3.- It must be committed with deliberate and complete consent, enough for it to have been a personal decision to commit the sin.

So, since #2 was not with your consent you are fine,

I agree with Monica on the Occasion of Sin for point #1. I don’t think one can come out of erotic images 100 % clean without a Lot of grace, since human mind can play tricky things after the image insertion. If you play with fire you are going to get burned :stuck_out_tongue:

Hi people :slight_smile: i also have a question in mind:
There’s this German Expression film called The Cabinet of Dr. Caligari. It’s about this hypnosist who wakes up a guy named Cesare (after 23 years of sleep) for a show, who can reveal the future of others when asked. And as part of the plot, mysterious murders happen around the city.

I knew this film had such themes beforehand. However the reason why i was watching it was primarily because of the artistic design of the film, and also for general entertainment.

So, is watching a film with themes like this sinful?

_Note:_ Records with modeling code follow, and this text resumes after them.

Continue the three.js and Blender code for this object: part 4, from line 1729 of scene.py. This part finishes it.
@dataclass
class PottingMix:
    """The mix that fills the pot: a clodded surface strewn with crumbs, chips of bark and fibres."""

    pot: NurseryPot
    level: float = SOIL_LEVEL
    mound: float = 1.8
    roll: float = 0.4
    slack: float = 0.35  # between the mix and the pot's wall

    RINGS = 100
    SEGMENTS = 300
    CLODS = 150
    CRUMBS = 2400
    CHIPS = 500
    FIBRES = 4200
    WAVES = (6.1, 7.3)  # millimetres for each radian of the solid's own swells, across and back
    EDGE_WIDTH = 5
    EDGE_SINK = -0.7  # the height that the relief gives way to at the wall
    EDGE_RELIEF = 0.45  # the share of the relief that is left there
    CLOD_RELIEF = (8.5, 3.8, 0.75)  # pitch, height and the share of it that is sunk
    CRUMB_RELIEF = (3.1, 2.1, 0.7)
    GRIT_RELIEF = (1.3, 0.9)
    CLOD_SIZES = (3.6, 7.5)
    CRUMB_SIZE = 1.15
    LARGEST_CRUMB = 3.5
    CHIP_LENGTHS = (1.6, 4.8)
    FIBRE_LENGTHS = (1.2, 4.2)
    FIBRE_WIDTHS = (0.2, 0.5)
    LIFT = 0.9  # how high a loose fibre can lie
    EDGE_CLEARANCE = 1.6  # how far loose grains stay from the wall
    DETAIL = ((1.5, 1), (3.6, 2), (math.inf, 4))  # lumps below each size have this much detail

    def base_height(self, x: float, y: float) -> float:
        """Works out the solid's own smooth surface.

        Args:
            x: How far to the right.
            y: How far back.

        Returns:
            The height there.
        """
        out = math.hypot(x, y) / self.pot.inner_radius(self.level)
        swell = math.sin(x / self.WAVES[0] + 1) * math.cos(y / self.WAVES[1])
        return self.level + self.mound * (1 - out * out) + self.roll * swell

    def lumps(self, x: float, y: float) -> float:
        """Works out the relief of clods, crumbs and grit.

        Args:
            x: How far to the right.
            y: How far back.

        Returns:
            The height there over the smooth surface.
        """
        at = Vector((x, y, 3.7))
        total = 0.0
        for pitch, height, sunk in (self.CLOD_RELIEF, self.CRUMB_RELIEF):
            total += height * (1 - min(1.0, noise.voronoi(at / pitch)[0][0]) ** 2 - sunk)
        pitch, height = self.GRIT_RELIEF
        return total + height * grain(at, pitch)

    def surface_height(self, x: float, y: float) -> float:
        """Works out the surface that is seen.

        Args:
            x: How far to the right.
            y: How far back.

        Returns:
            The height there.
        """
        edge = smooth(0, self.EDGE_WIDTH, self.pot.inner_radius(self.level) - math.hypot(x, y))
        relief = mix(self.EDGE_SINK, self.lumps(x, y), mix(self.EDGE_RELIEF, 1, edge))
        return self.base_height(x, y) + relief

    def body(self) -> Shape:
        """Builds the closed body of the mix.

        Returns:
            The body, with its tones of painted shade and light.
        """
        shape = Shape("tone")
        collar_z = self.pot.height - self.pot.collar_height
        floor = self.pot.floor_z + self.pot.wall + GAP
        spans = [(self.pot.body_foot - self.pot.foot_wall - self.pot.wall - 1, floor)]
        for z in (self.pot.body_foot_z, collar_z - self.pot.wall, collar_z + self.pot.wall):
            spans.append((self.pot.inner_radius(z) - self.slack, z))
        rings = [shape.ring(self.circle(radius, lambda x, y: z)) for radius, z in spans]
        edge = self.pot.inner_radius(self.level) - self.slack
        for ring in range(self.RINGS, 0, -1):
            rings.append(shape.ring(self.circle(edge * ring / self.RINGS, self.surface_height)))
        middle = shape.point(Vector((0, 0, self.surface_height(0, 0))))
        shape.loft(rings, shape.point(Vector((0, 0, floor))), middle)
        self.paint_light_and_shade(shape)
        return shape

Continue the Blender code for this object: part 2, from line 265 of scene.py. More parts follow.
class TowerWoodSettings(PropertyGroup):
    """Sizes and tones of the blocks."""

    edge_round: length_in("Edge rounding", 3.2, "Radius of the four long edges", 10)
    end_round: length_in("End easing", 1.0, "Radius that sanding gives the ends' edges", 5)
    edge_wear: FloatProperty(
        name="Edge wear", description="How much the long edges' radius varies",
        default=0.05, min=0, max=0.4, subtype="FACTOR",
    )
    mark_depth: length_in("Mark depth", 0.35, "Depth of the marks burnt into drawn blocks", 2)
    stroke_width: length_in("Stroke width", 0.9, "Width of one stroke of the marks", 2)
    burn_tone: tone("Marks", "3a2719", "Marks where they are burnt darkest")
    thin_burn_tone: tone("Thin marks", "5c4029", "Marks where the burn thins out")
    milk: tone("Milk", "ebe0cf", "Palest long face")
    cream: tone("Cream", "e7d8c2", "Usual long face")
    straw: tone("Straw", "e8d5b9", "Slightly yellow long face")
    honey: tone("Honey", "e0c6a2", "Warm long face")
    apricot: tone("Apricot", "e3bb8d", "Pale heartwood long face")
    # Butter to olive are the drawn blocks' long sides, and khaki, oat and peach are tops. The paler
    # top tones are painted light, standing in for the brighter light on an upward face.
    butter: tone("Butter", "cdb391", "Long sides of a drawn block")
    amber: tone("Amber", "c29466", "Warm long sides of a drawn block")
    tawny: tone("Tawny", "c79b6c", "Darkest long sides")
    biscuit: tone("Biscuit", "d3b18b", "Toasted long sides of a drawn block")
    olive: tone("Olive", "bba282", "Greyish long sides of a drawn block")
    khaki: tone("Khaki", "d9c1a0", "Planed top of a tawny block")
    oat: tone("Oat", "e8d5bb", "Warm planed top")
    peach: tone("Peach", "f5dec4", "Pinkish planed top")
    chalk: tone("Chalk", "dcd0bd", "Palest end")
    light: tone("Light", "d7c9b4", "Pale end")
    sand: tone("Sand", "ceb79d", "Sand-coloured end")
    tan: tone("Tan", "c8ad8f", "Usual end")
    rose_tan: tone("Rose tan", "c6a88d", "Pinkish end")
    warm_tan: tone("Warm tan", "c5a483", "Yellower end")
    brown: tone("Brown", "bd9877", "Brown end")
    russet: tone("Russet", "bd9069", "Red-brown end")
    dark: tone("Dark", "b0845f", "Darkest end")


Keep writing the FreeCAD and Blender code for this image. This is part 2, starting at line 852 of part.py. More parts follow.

I can’t possibly imagine that it would be (although maybe I’m biased, because I recently wrote a paper for a class involving “Dr. Caligari”). I’m not sure if you’re concerned about the fortune-telling aspect or the murder plot, but neither are a cause for concern: There’s nothing even remotely admirable about anything that Dr. Caligari does in his show, and the murders themselves aren’t in anyway glamorized or glorified. The movie itself is basically a murder mystery mixed with a psychological thriller, and if “Dr. Caligari” was sinful, than a whole host of class books and movies, right down to Sherlock Holmes, would probably have to be chucked out too.

I’m not sure if this is completely relevant, but here’s a quote from Pope Pius XII about whether movies can validly portray evil:

To such a question a negative answer is natural, whenever perversity and evil are presented for their own sakes; if the wrongdoing represented is at least in fact, approved; if it is described in stimulating, insidious or corrupting ways; if it is shown to those who are not capable of controlling and resisting it.

But when none of these causes for exclusion are present; when the struggle with evil, and even its temporary victory, serves, in relation to the whole, to a deeper understanding of life and its proper ordering, of self-control, of enlightenment and strengthening of judgement and action; then such matter can be chosen and inserted, as a part of the whole action of the film. The same criterion applies here that must rule any like artistic medium: novel, drama, tragedy, every literary work. (source: vatican.va/holy_father/pius_xii/apost_exhortations/documents/hf_p-xii_exh_25101955_ideal-film_en.html)

We can quibble about the exact degree to which “Dr. Caligari” deepens our understanding of life and its proper ordering (and I would say that there’s at least something to be found there–a lot of the psychological themes are interesting, especially in the post-World War I context in which the movie is made, and most especially if you consider that the movie actually reflects a lot of the debates going on in the public sphere about psychological practices…but now I’m rambling :slight_smile: ). But there’s nothing about it that in any way glorifies the murders or the evil.

It might be sinful if the murders were presented in a needlessly gruesome fashion, but that’s definitely NOT the case; I don’t even think that you see a murder on screen in the whole movie. It also might be problematic if you were watching the movie specifically to be titillated by the depiction of evil, but from what you said, that’s clearly not the case either. So I don’t see how this could be a sin, at least for this particular movie.

(And for what it’s worth, the Vatican actually put another German Expressionist Horror Film–“Nosferatu,” which, for my money, is even better than “Dr. Caligari”–on their Top 45 Films List, so it clearly doesn’t have any issue with horror movies per se.)